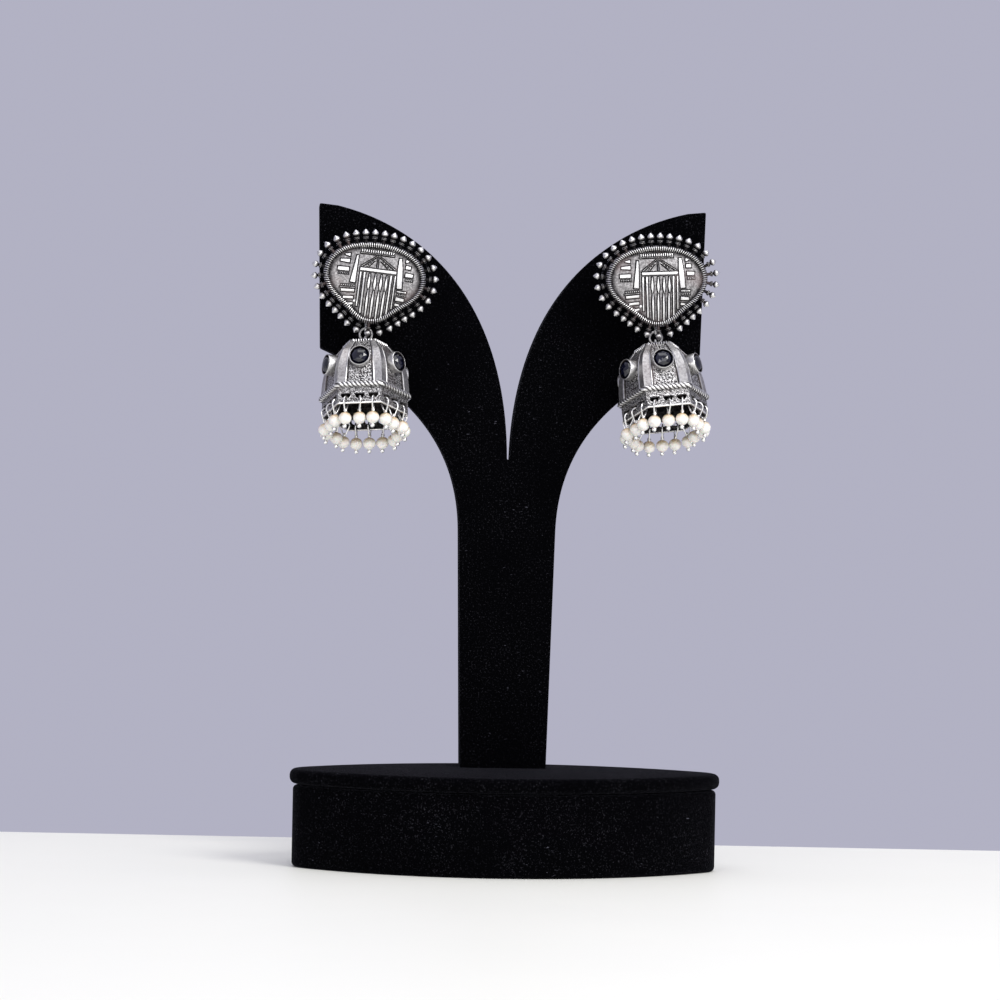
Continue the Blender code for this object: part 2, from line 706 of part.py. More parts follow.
def bell_mesh():
    """Dome, gallery, ropes, collets and eye as one hollow body."""
    gallery_profile = (
        (0.0, -(DOME_DROP - BELL_WALL)),
        (GALLERY_RADIUS, -(DOME_DROP - BELL_WALL)),
        (GALLERY_RADIUS, -GALLERY_BOTTOM_DROP),
        (0.0, -GALLERY_BOTTOM_DROP),
    )
    gallery = turned_mesh("gallery", gallery_profile, BELL_SIDES)
    rope = wire_mesh("rope", hexagon(ROPE_RING_RADIUS, ROPE_DROP), ROPE_RADIUS, closed=True)
    cap_corners = hexagon(CAP_RADIUS, CAP_TOP_DROP + CAP_ROPE_RADIUS / 2)
    cap_rope = wire_mesh("cap_rope", cap_corners, CAP_ROPE_RADIUS, closed=True)
    eye = ring_mesh("eye", EYE_RING_RADIUS, EYE_WIRE_RADIUS, (1.0, 0.0, 0.0))
    stem = rod_mesh("stem", STEM_RADIUS, (0.0, 0.0, -EYE_RING_RADIUS + EYE_WIRE_RADIUS / 2),
                    (0.0, 0.0, -CAP_TOP_DROP - BELL_WALL / 2), LUG_SIDES)

    seat = Vector((0.0, 0.0, -COLLET_DROP))
    axis = collet_axis()
    tube = rod_mesh("collet", COLLET_RADIUS, seat + axis * COLLET_INNER_REACH,
                    seat + axis * COLLET_REACH, COLLET_SIDES)
    bore = rod_mesh("bore", COLLET_BORE_RADIUS, seat + axis * (COLLET_REACH - COLLET_BORE_DEPTH),
                    seat + axis * (COLLET_REACH + BELL_WALL), COLLET_SIDES)
    window = window_mesh()
    tubes = [moved(tube, turn) for turn in side_turns()]
    bores = [moved(bore, turn) for turn in side_turns()]
    windows = []
    for turn in side_turns():
        for offset in window_offsets():
            windows.append(moved(window, turn @ Matrix.Translation((offset, 0.0, 0.0))))
    return fused("bell", dome_mesh(), added=[gallery, rope, cap_rope, eye, stem, gathered("collets", tubes)],
                 cut=[hollow_mesh(), gathered("bores", bores), gathered("windows", windows)])


def stone_mesh():
    """A faceted stone that lies in the front collet, its table outwards."""
    radius = COLLET_BORE_RADIUS - STONE_GAP
    profile = (
        (0.0, STONE_GIRDLE + STONE_CROWN),
        (STONE_TABLE_SHARE * radius, STONE_GIRDLE + STONE_CROWN),
        (radius, STONE_GIRDLE),
        (radius, 0.0),
        (0.0, 0.0),
    )
    stone = turned_mesh("stone", profile, STONE_SIDES)
    axis = collet_axis()
    turn = Vector((0.0, 0.0, 1.0)).rotation_difference(axis).to_matrix().to_4x4()
    seat = Vector((0.0, 0.0, -COLLET_DROP)) + axis * (COLLET_REACH - COLLET_BORE_DEPTH + STONE_GAP)
    stone.transform(Matrix.Translation(seat) @ turn)
    return stone


def pearl_mesh():
    """Pearl under its wire loop, with a ball tip; the loop's plane is XZ."""
    shoulder = PEARL_WAIST_SHARE * PEARL_RADIUS
    middle = -PEARL_DROP
    profile = (
        (0.0, PEARL_RADIUS),
        (shoulder, shoulder),
        (PEARL_RADIUS, 0.0),
        (shoulder, -shoulder),
        (0.0, -PEARL_RADIUS),
    )
    pearl = turned_mesh("pearl", profile, PEARL_SIDES)
    flat_up = Matrix.Rotation(math.pi / PEARL_SIDES, 4, "Y") @ Matrix.Rotation(math.radians(90.0), 4, "X")
    pearl = moved(pearl, Matrix.Translation((0.0, 0.0, middle)) @ flat_up)
    tip_z = middle - PEARL_RADIUS - TIP_RADIUS / 2
    tip_profile = ((0.0, tip_z + 2 * TIP_RADIUS), (TIP_RADIUS, tip_z), (0.0, tip_z - TIP_RADIUS))
    tip = turned_mesh("tip", tip_profile, TIP_SIDES)
    strip_half = (GALLERY_BOTTOM_DROP - WINDOW_BOTTOM_DROP) / 2
    crown_z = strip_half + LOOP_CLEARANCE + LOOP_WIRE_RADIUS - LOOP_HALF_WIDTH
    neck_z = middle + PEARL_RADIUS - LOOP_ROOT
    crown = arc((0.0, crown_z), LOOP_HALF_WIDTH, math.radians(LOOP_OPENING_DEG),
                math.radians(180.0 - LOOP_OPENING_DEG), LOOP_ARC_POINTS)
    points = crown + [(0.0, neck_z)]
    loop = wire_mesh("loop", [(x, 0.0, z) for x, z in points], LOOP_WIRE_RADIUS, closed=True)
    return fused("pearl_drop", pearl, added=[loop, tip])


def pearl_matrices(bell_turn):
    """Place of each pearl drop in the bell's own frame: hung plumb, its loop across the wall."""
    middle = apothem(GALLERY_RADIUS) - BELL_WALL / 2
    strip_drop = (WINDOW_BOTTOM_DROP + GALLERY_BOTTOM_DROP) / 2
    plumb = bell_turn.to_3x3().inverted().to_4x4()
    matrices = []
    for turn in side_turns():
        for offset in window_offsets():
            hook = turn @ Vector((offset, -middle, -strip_drop))
            outward = bell_turn.to_3x3() @ (turn.to_3x3() @ Vector((0.0, -1.0, 0.0)))
            heading = Matrix.Rotation(math.atan2(outward.y, outward.x), 4, "Z")
            splay = 0.0 if abs(offset) < WINDOW_PITCH / 2 else math.radians(CORNER_SPLAY_DEG)
            matrices.append(Matrix.Translation(hook) @ plumb @ heading @ Matrix.Rotation(-splay, 4, "Y"))
    return matrices


def build_earring(side, place, stud, link, bell, stone, pearl):
    """One earring: stud in the panel, link in the stud's eye, bell with its drops in the link."""
    roll = Matrix.Rotation(math.radians(place["stud_roll"]), 4, "Y")
    stud_frame = Matrix.Translation((place["x"], PLATE_BACK_Y, place["z"])) @ roll
    piece(side + "_stud", stud, SILVER, matrix=stud_frame)

    eye_centre = stud_frame @ Vector((EYE_OFFSET, LINK_PLANE_SETBACK, -EYE_DROP))
    link_pivot = pivot(side + "_link_pivot", Matrix.Translation(eye_centre))
    piece(side + "_link", link, SILVER, link_pivot)

    hang_point = eye_centre - Vector((0.0, 0.0, 2 * LINK_RING_RADIUS))
    bell_turn = (Matrix.Rotation(math.radians(place["roll"]), 4, "Y")
                 @ Matrix.Rotation(math.radians(-place["lean"]), 4, "X")
                 @ Matrix.Rotation(math.radians(place["spin"]), 4, "Z"))
    bell_pivot = pivot(side + "_bell_pivot", Matrix.Translation(hang_point) @ bell_turn)
    piece(side + "_bell", bell, SILVER, bell_pivot)
    for number, turn in enumerate(side_turns(), 1):
        piece(f"{side}_stone_{number}", stone, STONE, bell_pivot, turn)
    for number, matrix in enumerate(pearl_matrices(bell_turn), 1):
        piece(f"{side}_pearl_{number:02d}", pearl, PEARL, bell_pivot, matrix)


def build_earrings():
    """Both earrings, which share their meshes."""
    stud = stud_mesh()
    link = moved(ring_mesh("link", LINK_RING_RADIUS, LINK_WIRE_RADIUS, (0.0, 1.0, 0.0)),
                 Matrix.Translation((0.0, 0.0, -LINK_RING_RADIUS)))
    bell = bell_mesh()
    stone = stone_mesh()
    pearl = pearl_mesh()
    for side, place in EARRINGS.items():
        build_earring(side, place, stud, link, bell, stone, pearl)


clear_scene()
PARTS = collection("jhumka_earrings_on_stand")
CUTTERS = collection("cutters")
VELVET = finish("black_velvet", (0.008, 0.008, 0.01), 0.95, 0.0)
SILVER = finish("oxidised_silver", (0.55, 0.54, 0.52), 0.35, 1.0)
STONE = finish("dark_stone", (0.01, 0.012, 0.03), 0.08, 0.0)
PEARL = finish("pearl", (0.9, 0.87, 0.8), 0.3, 0.0)
build_stand()
build_earrings()
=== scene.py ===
"""Pair of jhumka earrings on a black velvet stand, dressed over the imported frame.

Shapes are worked in millimetres and become metres when a piece is finished. As in
the frame, +X runs to the right, +Y away from the viewer and +Z up.
"""
import logging
import math
from dataclasses import dataclass, field
from enum import Enum
from typing import Callable, Iterable, NamedTuple, Optional, Sequence, Union

import bmesh
import bpy
from mathutils import Matrix, Vector, noise


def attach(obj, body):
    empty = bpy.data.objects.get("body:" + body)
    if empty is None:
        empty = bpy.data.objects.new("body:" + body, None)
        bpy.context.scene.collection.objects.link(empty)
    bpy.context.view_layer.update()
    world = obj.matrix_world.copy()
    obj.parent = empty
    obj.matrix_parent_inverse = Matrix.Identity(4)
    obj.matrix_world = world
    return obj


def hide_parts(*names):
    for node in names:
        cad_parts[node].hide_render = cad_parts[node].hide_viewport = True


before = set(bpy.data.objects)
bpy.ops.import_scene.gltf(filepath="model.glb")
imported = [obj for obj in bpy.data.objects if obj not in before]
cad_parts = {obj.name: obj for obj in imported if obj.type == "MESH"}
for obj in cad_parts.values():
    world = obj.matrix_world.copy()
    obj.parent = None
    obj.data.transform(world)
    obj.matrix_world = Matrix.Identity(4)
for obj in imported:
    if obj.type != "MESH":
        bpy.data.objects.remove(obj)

LOG = logging.getLogger("jhumka")
MM = 0.001
# Distances in millimetres within which points of one sheet, and of two sheets, are merged.
WELD = 0.002
STITCH = 0.02
TURN = 2.0 * math.pi
UP = Vector((0.0, 0.0, 1.0))
BACK = Vector((0.0, 1.0, 0.0))
Number = Union[int, float]
Place = Callable[[float, float], "Spot"]
Measure = Union[float, Callable[[float, float], float]]


class Body(Enum):
    """The frame's bodies that pieces ride on."""

    STAND = "stand_and_studs"
    LEFT_LINK = "left_link"
    LEFT_BELL = "left_bell"
    RIGHT_LINK = "right_link"
    RIGHT_BELL = "right_bell"


class Slot(Enum):
    """The record's material slots."""

    VELVET = "black_velvet"
    SILVER = "oxidised_silver"
    STONE = "dark_stone"
    PEARL = "pearl"


class Spot(NamedTuple):
    """A point of a surface, how polished it is and how grained."""

    point: Vector
    polish: float = 1.0
    grain: float = 0.0


def mixed(first: float, second: float, share: float) -> float:
    """A value a share of the way between two others."""
    return first + (second - first) * share


def eased(value: float) -> float:
    """A smooth step between 0 and 1."""
    held = min(max(value, 0.0), 1.0)
    return held * held * (3.0 - 2.0 * held)


def along(table: Sequence[float], share: float) -> float:
    """Reads a list of evenly spaced values at a share of its length.

    Args:
        table: The values.
        share: Place in the list, from 0 to 1.

    Returns:
        The value there, straight between its neighbours.
    """
    spot = min(max(share, 0.0), 1.0) * (len(table) - 1)
    index = min(int(spot), len(table) - 2)
    return mixed(table[index], table[index + 1], spot - index)


def aimed(direction: Vector) -> Matrix:
    """Turn that brings +Z to a direction."""
    return UP.rotation_difference(direction).to_matrix().to_4x4()


def turned_by(degrees: float, axis: str) -> Matrix:
    """Turn about one of the frame's axes."""
    return Matrix.Rotation(math.radians(degrees), 4, axis)


def read(measure: Measure, share: float, angle: float) -> float:
    """A measure that may change along a wire and round it."""
    return measure(share, angle) if callable(measure) else measure


def upright_ring(radius: float, count: int, across: Vector) -> list[Vector]:
    """Points of an upright circle, from one side upwards.

    Args:
        radius: Its radius.
        count: How many points.
        across: The level direction in its plane.

    Returns:
        The points, in order.
    """
    turns = [TURN * step / count for step in range(count)]
    return [(across * math.cos(turn) + UP * math.sin(turn)) * radius for turn in turns]


class Wire:
    """A socket of a shader graph that takes part in sums."""

    def __init__(self, graph: "Graph", socket: bpy.types.NodeSocket) -> None:
        """Wraps an output socket of a graph."""
        self.graph = graph
        self.socket = socket

    def _sum(self, operation: str, first: "Input", second: "Input") -> "Wire":
        """Adds a Math node."""
        return self.graph.node("ShaderNodeMath", {"operation": operation}, {0: first, 1: second})

    def __add__(self, other: "Input") -> "Wire":
        """This plus another."""
        return self._sum("ADD", self, other)

    def __radd__(self, other: "Input") -> "Wire":
        """Another plus this."""
        return self._sum("ADD", other, self)

    def __sub__(self, other: "Input") -> "Wire":
        """This less another."""
        return self._sum("SUBTRACT", self, other)

    def __rsub__(self, other: "Input") -> "Wire":
        """Another less this."""
        return self._sum("SUBTRACT", other, self)

    def __mul__(self, other: "Input") -> "Wire":
        """This times another."""
        return self._sum("MULTIPLY", self, other)

    def __rmul__(self, other: "Input") -> "Wire":
        """Another times this."""
        return self._sum("MULTIPLY", other, self)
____
• _EXERCISE AIM_
Starting at the line that contains "clear_scene()" and stopping at the line that contains "the imported frame.", transcribe the lines exactly; both boundary lines are to be included.

• _ANSWER BELOW_
clear_scene()
PARTS = collection("jhumka_earrings_on_stand")
CUTTERS = collection("cutters")
VELVET = finish("black_velvet", (0.008, 0.008, 0.01), 0.95, 0.0)
SILVER = finish("oxidised_silver", (0.55, 0.54, 0.52), 0.35, 1.0)
STONE = finish("dark_stone", (0.01, 0.012, 0.03), 0.08, 0.0)
PEARL = finish("pearl", (0.9, 0.87, 0.8), 0.3, 0.0)
build_stand()
build_earrings()
=== scene.py ===
"""Pair of jhumka earrings on a black velvet stand, dressed over the imported frame.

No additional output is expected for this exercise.